When I envision the most dangerous animal in the world I picture, like most people, a shark strapped to a starved bear coated in Valyrian steel. Some of the more clever humans among us may tell us that WE are in fact the biggest threat to ourselves. Well, as news to all you General Zaroffs out there, there’s a much more serious and clandestine danger than humans out there, and it is lurking the skies with a stark mad craving for blood.
Vampires! Scientifically known as mosquitoes. Throughout history, mosquitoes have killed more humans than all wars and plagues combined. Every year, there are 200-300 million cases of malaria and 50-100 million cases of dengue fever worldwide, diseases that are easy to catch and highly fatal.
With malaria, you can head to the hospital and be treated with antibiotics relatively quickly (though malaria mutates rapidly and is becoming immune to just about every drug proven to be effective at a rapid rate). Dengue on the other hand, known as breakbone fever (because it feels like every bone in your body is shattering) is a completely different story. Unlike malaria, there is not a single drug proven to directly seek out and destroy the dengue virus. If you get it, you are stuck riding out the ordeal in a hospital. If you get it again, rather than becoming immune, you will likely die. If you get it a third time, unless you are Bruce Willis from Unbreakable, you have absolutely no chance. The worst part? Despite huge efforts to rid areas of the mosquito that carries the dengue virus, as seen by this frequently updated, interactive map from the CDC, it is spreading at a rapid rate.
In this eye-opening TED talk, Biotech entrepreneur Hadyn Perry asks the question: why, with all our advances in technology, have we not succeeded in destroying the single greatest killer of humanity? Why are we treating the symptoms and not aiming for that tiny hole leading to the main power source that is always built in to every death star? Why can’t we just kill all the mosquitos?
Most people will point out that ridding the world of the mosquito legion scourge would leave a gap in the global food chain, causing irreparable damage to eco-systems around the world. Despite the rationality of this argument ecologists are very certain that the removal of mosquitoes, a species that has existed on the planet for over 100 million years, would have little to no effect on the overall ecology of the planet. Something would quickly fill the gap left by mosquitoes; everyone would be less itchy, our skin would be deet-free, and the hand of God would come down to give us a well deserved high-five.

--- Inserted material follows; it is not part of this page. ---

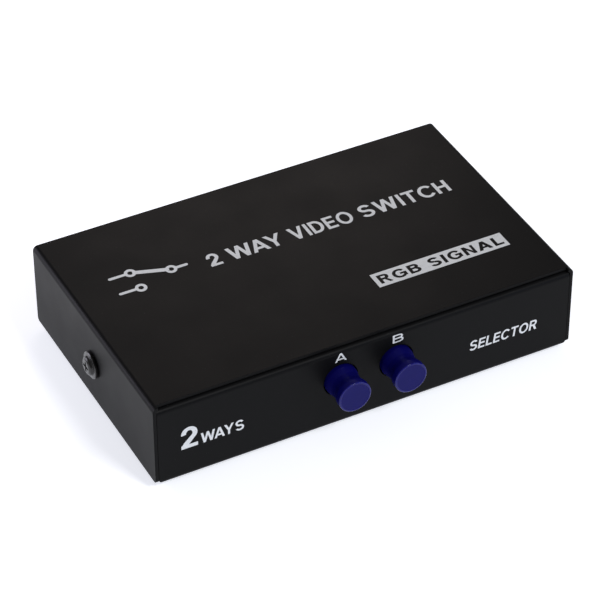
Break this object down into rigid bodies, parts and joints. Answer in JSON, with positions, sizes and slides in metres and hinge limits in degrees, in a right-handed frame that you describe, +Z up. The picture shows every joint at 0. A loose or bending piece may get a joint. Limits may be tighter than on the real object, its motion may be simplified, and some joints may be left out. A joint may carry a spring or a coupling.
{
  "type": "kvm switch",
  "caption": "Flat folded sheet-steel video selector box with protruding round push buttons on its front panel and D-shaped video sockets on its back panel.",
  "frame": {"origin": "bottom centre of the bounding box, on the plane of the feet", "axes": "+X right along the front panel, +Y from the button panel to the socket panel, +Z up"},
  "size_m": [0.136, 0.094, 0.0295],
  "materials": {
    "black_paint": "matte fine-textured paint",
    "black_rubber": "matte",
    "blackened_steel": "black oxide, satin",
    "nickel_plate": "satin nickel",
    "blue_pbt": "moulded satin",
    "board_green": "solder mask",
    "zinc_plate": "bright zinc",
    "spring_steel": "drawn wire",
    "black_nylon": "moulded",
    "white_pom": "moulded satin",
    "blue_abs": "moulded satin"
  },
  "bodies": {
    "case": {"top_cover": "black_paint", "bottom_chassis": "black_paint", "rubber_foot_1": "black_rubber", "rubber_foot_2": "black_rubber", "rubber_foot_3": "black_rubber", "rubber_foot_4": "black_rubber", "cover_screw_left": "blackened_steel", "cover_screw_right": "blackened_steel", "vga_shell_a": "nickel_plate", "vga_insulator_a": "blue_pbt", "vga_shell_out": "nickel_plate", "vga_insulator_out": "blue_pbt", "vga_shell_b": "nickel_plate", "vga_insulator_b": "blue_pbt", "jackscrew_1": "nickel_plate", "jackscrew_2": "nickel_plate", "jackscrew_3": "nickel_plate", "jackscrew_4": "nickel_plate", "jackscrew_5": "nickel_plate", "jackscrew_6": "nickel_plate", "circuit_board": "board_green", "standoff_left": "zinc_plate", "board_screw_left": "zinc_plate", "standoff_right": "zinc_plate", "board_screw_right": "zinc_plate", "switch_bracket": "zinc_plate", "lock_bar_spring": "spring_steel", "switch_body_a": "black_nylon", "return_spring_a": "spring_steel", "switch_body_b": "black_nylon", "return_spring_b": "spring_steel"},
    "button_a": {"plunger_a": "white_pom", "button_cap_a": "blue_abs"},
    "button_b": {"plunger_b": "white_pom", "button_cap_b": "blue_abs"},
    "lock_bar": {"lock_bar": "zinc_plate"}
  },
  "joints": [
    {"name": "button_a_press", "type": "slide", "parent": "case", "child": "button_a", "axis": [0, 1, 0], "range_m": [0, 0.0045], "stiffness_N_per_m": 350, "springref_m": -0.004, "deforming": ["return_spring_a"]},
    {"name": "button_b_press", "type": "slide", "parent": "case", "child": "button_b", "axis": [0, 1, 0], "range_m": [0, 0.0045], "stiffness_N_per_m": 350, "springref_m": -0.004, "deforming": ["return_spring_b"]},
    {"name": "lock_bar_slide", "type": "slide", "parent": "case", "child": "lock_bar", "axis": [1, 0, 0], "range_m": [0, 0.0015], "stiffness_N_per_m": 400, "springref_m": -0.001, "deforming": ["lock_bar_spring"]}
  ]
}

So, how do we get rid of mosquitoes forever? We’ve been hosing down towns and cities with insecticide and pouring larvicide into the planet’s waters for decades and the result has been even more death and disease due to mosquitoes. As usual, biotechnogoly is the answer.
Hadyn Parry is on the forefront of genetic modification research and he wants the issue of genetic modification, or GM, to stop being so political and start focusing on actual research and results. He has at the ready, a cheap, efficient, proven to work solution for ridding the world of mosquitoes through the use of mosquitoes engineered in the lab. Through his method of releasing genetically sterile males into the wild, females that mate with these males (which look like the perfect mixture of Edward and Jacob to female mosquitoes) produce sterile offspring. His team has put this method into practice with remarkable results. He has reduced mosquito populations in villages throughout the world by over 85% within 4 months, with the mosquito death toll continuing to rise with time.
Imagine a world where you can lay out on a summer’s eve without smelling like a chemical cocktail and bitch slapping yourself repeatedly. According to Hadyn Parry, this vision of the future is a reality ready and willing to take place.